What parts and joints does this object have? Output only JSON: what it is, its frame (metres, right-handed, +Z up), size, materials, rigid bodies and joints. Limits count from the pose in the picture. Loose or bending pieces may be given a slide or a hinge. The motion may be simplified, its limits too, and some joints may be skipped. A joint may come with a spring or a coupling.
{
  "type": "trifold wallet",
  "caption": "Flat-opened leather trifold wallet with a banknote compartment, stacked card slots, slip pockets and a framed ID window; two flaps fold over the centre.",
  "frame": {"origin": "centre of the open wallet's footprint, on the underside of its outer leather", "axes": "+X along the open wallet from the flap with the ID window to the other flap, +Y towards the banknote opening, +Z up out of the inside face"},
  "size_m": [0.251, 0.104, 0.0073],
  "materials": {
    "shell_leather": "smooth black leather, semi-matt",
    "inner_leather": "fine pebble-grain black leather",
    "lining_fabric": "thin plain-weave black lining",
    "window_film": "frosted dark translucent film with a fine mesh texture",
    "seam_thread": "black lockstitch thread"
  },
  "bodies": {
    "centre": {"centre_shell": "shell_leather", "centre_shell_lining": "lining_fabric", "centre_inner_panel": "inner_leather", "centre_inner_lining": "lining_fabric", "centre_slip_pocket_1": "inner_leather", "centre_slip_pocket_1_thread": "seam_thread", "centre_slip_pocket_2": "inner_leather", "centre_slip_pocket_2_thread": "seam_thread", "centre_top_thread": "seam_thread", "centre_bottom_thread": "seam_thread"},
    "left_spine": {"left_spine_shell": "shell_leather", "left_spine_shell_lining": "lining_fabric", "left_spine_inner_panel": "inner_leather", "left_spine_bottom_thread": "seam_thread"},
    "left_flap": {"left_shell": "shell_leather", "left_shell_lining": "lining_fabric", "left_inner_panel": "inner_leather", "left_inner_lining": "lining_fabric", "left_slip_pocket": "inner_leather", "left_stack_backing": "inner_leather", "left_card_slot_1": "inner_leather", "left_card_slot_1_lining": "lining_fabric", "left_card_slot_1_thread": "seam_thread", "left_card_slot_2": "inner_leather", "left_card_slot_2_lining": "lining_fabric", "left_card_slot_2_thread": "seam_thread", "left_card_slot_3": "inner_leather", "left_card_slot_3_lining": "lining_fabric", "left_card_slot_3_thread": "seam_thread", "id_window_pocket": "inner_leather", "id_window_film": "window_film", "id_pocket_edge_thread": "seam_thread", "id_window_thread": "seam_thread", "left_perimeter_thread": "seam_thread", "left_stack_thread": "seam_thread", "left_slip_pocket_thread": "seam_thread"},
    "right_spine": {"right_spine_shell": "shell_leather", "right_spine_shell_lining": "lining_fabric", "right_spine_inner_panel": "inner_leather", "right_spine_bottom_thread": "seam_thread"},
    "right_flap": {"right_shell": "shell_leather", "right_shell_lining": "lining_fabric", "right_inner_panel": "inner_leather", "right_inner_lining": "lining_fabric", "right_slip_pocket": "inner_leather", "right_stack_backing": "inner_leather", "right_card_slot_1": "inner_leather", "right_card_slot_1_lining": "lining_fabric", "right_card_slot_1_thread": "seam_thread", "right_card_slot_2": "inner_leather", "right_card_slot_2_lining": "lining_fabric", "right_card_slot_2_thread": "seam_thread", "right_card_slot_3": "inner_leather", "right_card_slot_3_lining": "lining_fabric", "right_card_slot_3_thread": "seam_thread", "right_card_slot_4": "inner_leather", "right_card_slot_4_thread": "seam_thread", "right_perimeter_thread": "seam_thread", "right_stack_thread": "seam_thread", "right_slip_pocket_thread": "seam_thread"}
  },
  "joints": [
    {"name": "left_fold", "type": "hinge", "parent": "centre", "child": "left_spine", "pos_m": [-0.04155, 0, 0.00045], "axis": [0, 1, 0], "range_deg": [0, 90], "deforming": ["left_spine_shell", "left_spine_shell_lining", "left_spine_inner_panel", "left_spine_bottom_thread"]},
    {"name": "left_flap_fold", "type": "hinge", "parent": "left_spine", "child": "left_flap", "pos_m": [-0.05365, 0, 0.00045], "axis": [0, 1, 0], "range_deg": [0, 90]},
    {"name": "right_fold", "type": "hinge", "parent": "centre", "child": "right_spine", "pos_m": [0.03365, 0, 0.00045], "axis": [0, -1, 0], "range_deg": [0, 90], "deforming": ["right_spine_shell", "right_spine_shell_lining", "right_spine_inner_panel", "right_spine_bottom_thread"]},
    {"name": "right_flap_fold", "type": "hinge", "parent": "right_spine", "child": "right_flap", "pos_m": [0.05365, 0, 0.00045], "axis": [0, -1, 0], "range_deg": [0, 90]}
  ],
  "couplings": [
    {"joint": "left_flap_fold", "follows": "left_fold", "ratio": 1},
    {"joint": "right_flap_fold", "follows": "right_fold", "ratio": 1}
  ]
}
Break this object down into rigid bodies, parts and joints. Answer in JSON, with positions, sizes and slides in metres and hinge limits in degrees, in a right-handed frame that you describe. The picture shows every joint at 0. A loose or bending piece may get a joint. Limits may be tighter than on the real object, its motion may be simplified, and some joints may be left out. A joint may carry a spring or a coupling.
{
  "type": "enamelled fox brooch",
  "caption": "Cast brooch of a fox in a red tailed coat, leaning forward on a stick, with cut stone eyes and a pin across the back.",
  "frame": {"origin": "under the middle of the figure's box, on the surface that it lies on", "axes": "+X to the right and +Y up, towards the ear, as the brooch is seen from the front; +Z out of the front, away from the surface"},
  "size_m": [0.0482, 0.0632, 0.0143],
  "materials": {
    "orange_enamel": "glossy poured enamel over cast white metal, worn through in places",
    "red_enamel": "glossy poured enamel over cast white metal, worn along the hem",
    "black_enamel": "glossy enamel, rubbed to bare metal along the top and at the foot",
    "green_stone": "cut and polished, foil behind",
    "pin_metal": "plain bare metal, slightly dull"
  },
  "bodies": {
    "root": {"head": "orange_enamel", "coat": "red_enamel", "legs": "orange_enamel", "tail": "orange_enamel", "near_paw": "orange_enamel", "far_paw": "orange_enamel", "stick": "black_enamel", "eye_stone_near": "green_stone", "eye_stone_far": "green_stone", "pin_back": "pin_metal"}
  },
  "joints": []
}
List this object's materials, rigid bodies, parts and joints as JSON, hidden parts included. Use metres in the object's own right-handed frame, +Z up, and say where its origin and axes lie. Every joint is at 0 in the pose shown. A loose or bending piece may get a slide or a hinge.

------------

> [Given task] Print every entry exactly as written.

> [Output of the task]
What parts and joints does this object have? Output only JSON: what it is, its frame (metres, right-handed, +Z up), size, materials, rigid bodies and joints. Limits count from the pose in the picture. Loose or bending pieces may be given a slide or a hinge. The motion may be simplified, its limits too, and some joints may be skipped. A joint may come with a spring or a coupling.
{
  "type": "trifold wallet",
  "caption": "Flat-opened leather trifold wallet with a banknote compartment, stacked card slots, slip pockets and a framed ID window; two flaps fold over the centre.",
  "frame": {"origin": "centre of the open wallet's footprint, on the underside of its outer leather", "axes": "+X along the open wallet from the flap with the ID window to the other flap, +Y towards the banknote opening, +Z up out of the inside face"},
  "size_m": [0.251, 0.104, 0.0073],
  "materials": {
    "shell_leather": "smooth black leather, semi-matt",
    "inner_leather": "fine pebble-grain black leather",
    "lining_fabric": "thin plain-weave black lining",
    "window_film": "frosted dark translucent film with a fine mesh texture",
    "seam_thread": "black lockstitch thread"
  },
  "bodies": {
    "centre": {"centre_shell": "shell_leather", "centre_shell_lining": "lining_fabric", "centre_inner_panel": "inner_leather", "centre_inner_lining": "lining_fabric", "centre_slip_pocket_1": "inner_leather", "centre_slip_pocket_1_thread": "seam_thread", "centre_slip_pocket_2": "inner_leather", "centre_slip_pocket_2_thread": "seam_thread", "centre_top_thread": "seam_thread", "centre_bottom_thread": "seam_thread"},
    "left_spine": {"left_spine_shell": "shell_leather", "left_spine_shell_lining": "lining_fabric", "left_spine_inner_panel": "inner_leather", "left_spine_bottom_thread": "seam_thread"},
    "left_flap": {"left_shell": "shell_leather", "left_shell_lining": "lining_fabric", "left_inner_panel": "inner_leather", "left_inner_lining": "lining_fabric", "left_slip_pocket": "inner_leather", "left_stack_backing": "inner_leather", "left_card_slot_1": "inner_leather", "left_card_slot_1_lining": "lining_fabric", "left_card_slot_1_thread": "seam_thread", "left_card_slot_2": "inner_leather", "left_card_slot_2_lining": "lining_fabric", "left_card_slot_2_thread": "seam_thread", "left_card_slot_3": "inner_leather", "left_card_slot_3_lining": "lining_fabric", "left_card_slot_3_thread": "seam_thread", "id_window_pocket": "inner_leather", "id_window_film": "window_film", "id_pocket_edge_thread": "seam_thread", "id_window_thread": "seam_thread", "left_perimeter_thread": "seam_thread", "left_stack_thread": "seam_thread", "left_slip_pocket_thread": "seam_thread"},
    "right_spine": {"right_spine_shell": "shell_leather", "right_spine_shell_lining": "lining_fabric", "right_spine_inner_panel": "inner_leather", "right_spine_bottom_thread": "seam_thread"},
    "right_flap": {"right_shell": "shell_leather", "right_shell_lining": "lining_fabric", "right_inner_panel": "inner_leather", "right_inner_lining": "lining_fabric", "right_slip_pocket": "inner_leather", "right_stack_backing": "inner_leather", "right_card_slot_1": "inner_leather", "right_card_slot_1_lining": "lining_fabric", "right_card_slot_1_thread": "seam_thread", "right_card_slot_2": "inner_leather", "right_card_slot_2_lining": "lining_fabric", "right_card_slot_2_thread": "seam_thread", "right_card_slot_3": "inner_leather", "right_card_slot_3_lining": "lining_fabric", "right_card_slot_3_thread": "seam_thread", "right_card_slot_4": "inner_leather", "right_card_slot_4_thread": "seam_thread", "right_perimeter_thread": "seam_thread", "right_stack_thread": "seam_thread", "right_slip_pocket_thread": "seam_thread"}
  },
  "joints": [
    {"name": "left_fold", "type": "hinge", "parent": "centre", "child": "left_spine", "pos_m": [-0.04155, 0, 0.00045], "axis": [0, 1, 0], "range_deg": [0, 90], "deforming": ["left_spine_shell", "left_spine_shell_lining", "left_spine_inner_panel", "left_spine_bottom_thread"]},
    {"name": "left_flap_fold", "type": "hinge", "parent": "left_spine", "child": "left_flap", "pos_m": [-0.05365, 0, 0.00045], "axis": [0, 1, 0], "range_deg": [0, 90]},
    {"name": "right_fold", "type": "hinge", "parent": "centre", "child": "right_spine", "pos_m": [0.03365, 0, 0.00045], "axis": [0, -1, 0], "range_deg": [0, 90], "deforming": ["right_spine_shell", "right_spine_shell_lining", "right_spine_inner_panel", "right_spine_bottom_thread"]},
    {"name": "right_flap_fold", "type": "hinge", "parent": "right_spine", "child": "right_flap", "pos_m": [0.05365, 0, 0.00045], "axis": [0, -1, 0], "range_deg": [0, 90]}
  ],
  "couplings": [
    {"joint": "left_flap_fold", "follows": "left_fold", "ratio": 1},
    {"joint": "right_flap_fold", "follows": "right_fold", "ratio": 1}
  ]
}
Break this object down into rigid bodies, parts and joints. Answer in JSON, with positions, sizes and slides in metres and hinge limits in degrees, in a right-handed frame that you describe. The picture shows every joint at 0. A loose or bending piece may get a joint. Limits may be tighter than on the real object, its motion may be simplified, and some joints may be left out. A joint may carry a spring or a coupling.
{
  "type": "enamelled fox brooch",
  "caption": "Cast brooch of a fox in a red tailed coat, leaning forward on a stick, with cut stone eyes and a pin across the back.",
  "frame": {"origin": "under the middle of the figure's box, on the surface that it lies on", "axes": "+X to the right and +Y up, towards the ear, as the brooch is seen from the front; +Z out of the front, away from the surface"},
  "size_m": [0.0482, 0.0632, 0.0143],
  "materials": {
    "orange_enamel": "glossy poured enamel over cast white metal, worn through in places",
    "red_enamel": "glossy poured enamel over cast white metal, worn along the hem",
    "black_enamel": "glossy enamel, rubbed to bare metal along the top and at the foot",
    "green_stone": "cut and polished, foil behind",
    "pin_metal": "plain bare metal, slightly dull"
  },
  "bodies": {
    "root": {"head": "orange_enamel", "coat": "red_enamel", "legs": "orange_enamel", "tail": "orange_enamel", "near_paw": "orange_enamel", "far_paw": "orange_enamel", "stick": "black_enamel", "eye_stone_near": "green_stone", "eye_stone_far": "green_stone", "pin_back": "pin_metal"}
  },
  "joints": []
}
List this object's materials, rigid bodies, parts and joints as JSON, hidden parts included. Use metres in the object's own right-handed frame, +Z up, and say where its origin and axes lie. Every joint is at 0 in the pose shown. A loose or bending piece may get a slide or a hinge.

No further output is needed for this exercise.